Re: Classic American West Coast Boxing

Posted: 18 Mar 2009, 22:40
by kikibalt
Chuck Bodak honored by the boxing world

“A Tribute to Chuck Bodak” was held Monday night in honor of one of boxing’s biggest icons. Many flew in from around the U.S. to be present at the celebration of Bodak’s life which was held at the Marconi Automotive Museum and Foundation for Kids in Tustin, California. Bodak once lived in a converted boxcar adjacent to this museum.

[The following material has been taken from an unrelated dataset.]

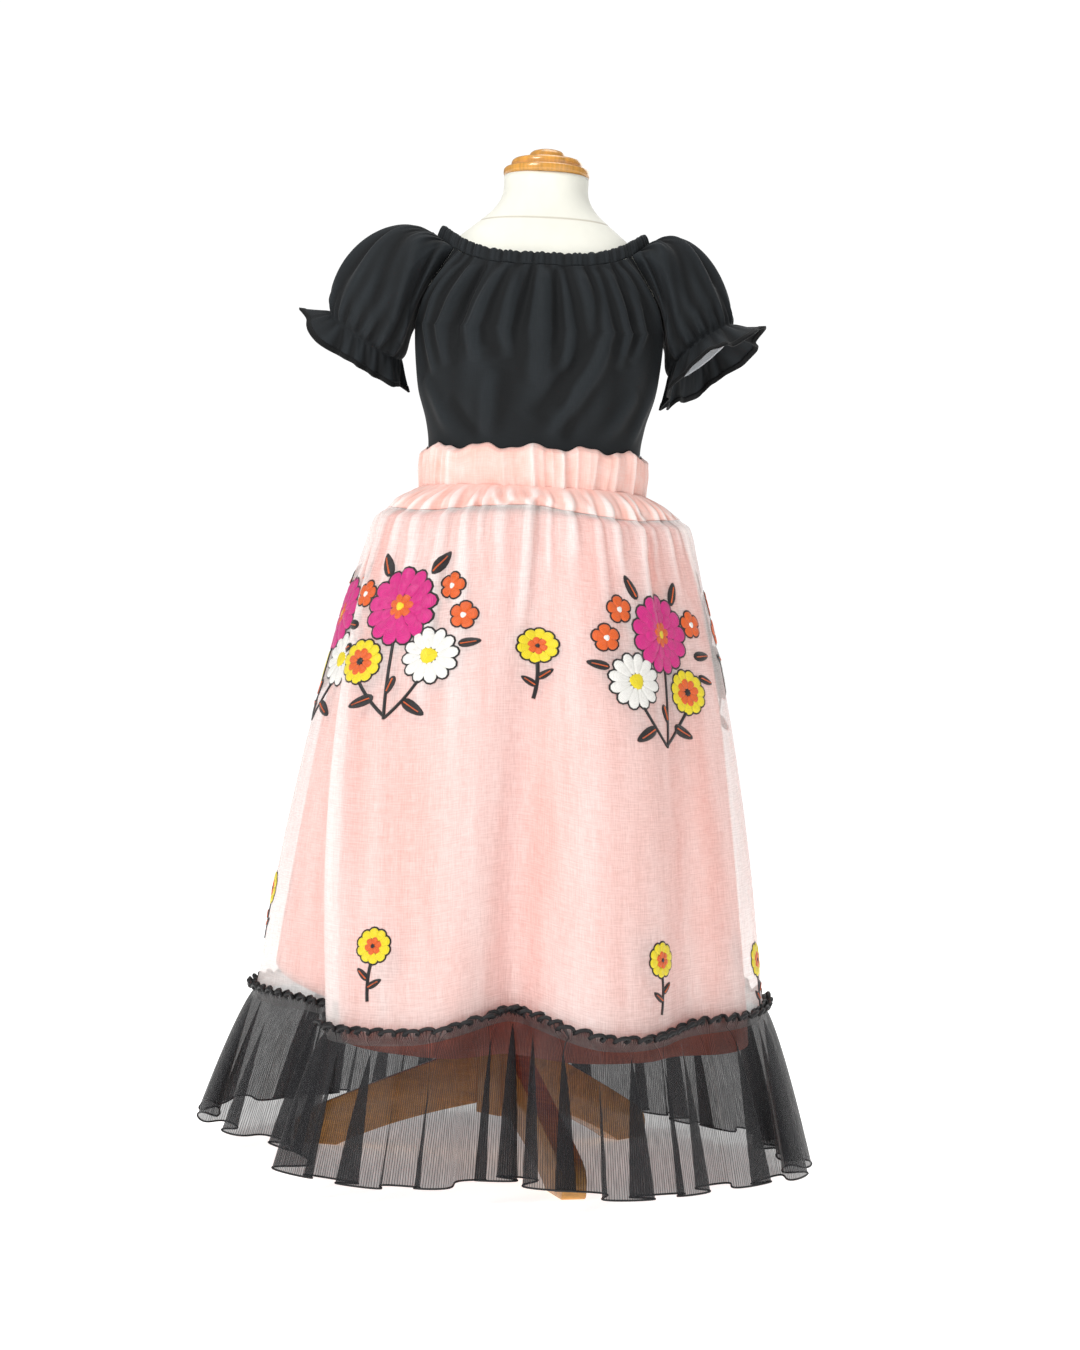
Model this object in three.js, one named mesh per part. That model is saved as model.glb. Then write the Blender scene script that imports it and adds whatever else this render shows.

Vasil “Chuck” Bodak died on February 6 from long-term effects first suffered from a 2007 stroke. The 92-year-old had worked with over 60 champions in the ring and was known world-wide as one of boxing’s best cutmen. He was also a boxer himself, a trainer, author, artist and even an actor in his later years. Chuck was many things to many people, but at Monday night’s celebration he was remembered as a mentor and friend to countless individuals whose lives he impacted along the way.

The event was hosted by Dick and Priscilla “Bo” Marconi and Ray and Vickki Marconi. It is fitting that the Marconi brothers, who first met Bodak when they were just humble teens in Gary, Indiana, grew up to be successful entrepreneurs and Chuck’s benefactors when the cutman became ill. The party was held at Dick’s museum where the Orange County-based businessman has amassed a $30 million collection of the world’s finest autos that he donated to his non-profit museum and organization.

And which automobile is placed right in the center of this state-of-the art building?

A Fiat 850 Spider that is covered in découpaged photos by Bodak himself. Spending four years “decorating” this car, this work of art is on permanent display for fans to enjoy. From the grill to the tail lights, the cutman painstakingly glued specially chosen photos of favorite fighters and vintage magazine over the painted car. Everywhere you looked, some boxer’s mug was smiling or glaring back at you from the hood to the hubcaps!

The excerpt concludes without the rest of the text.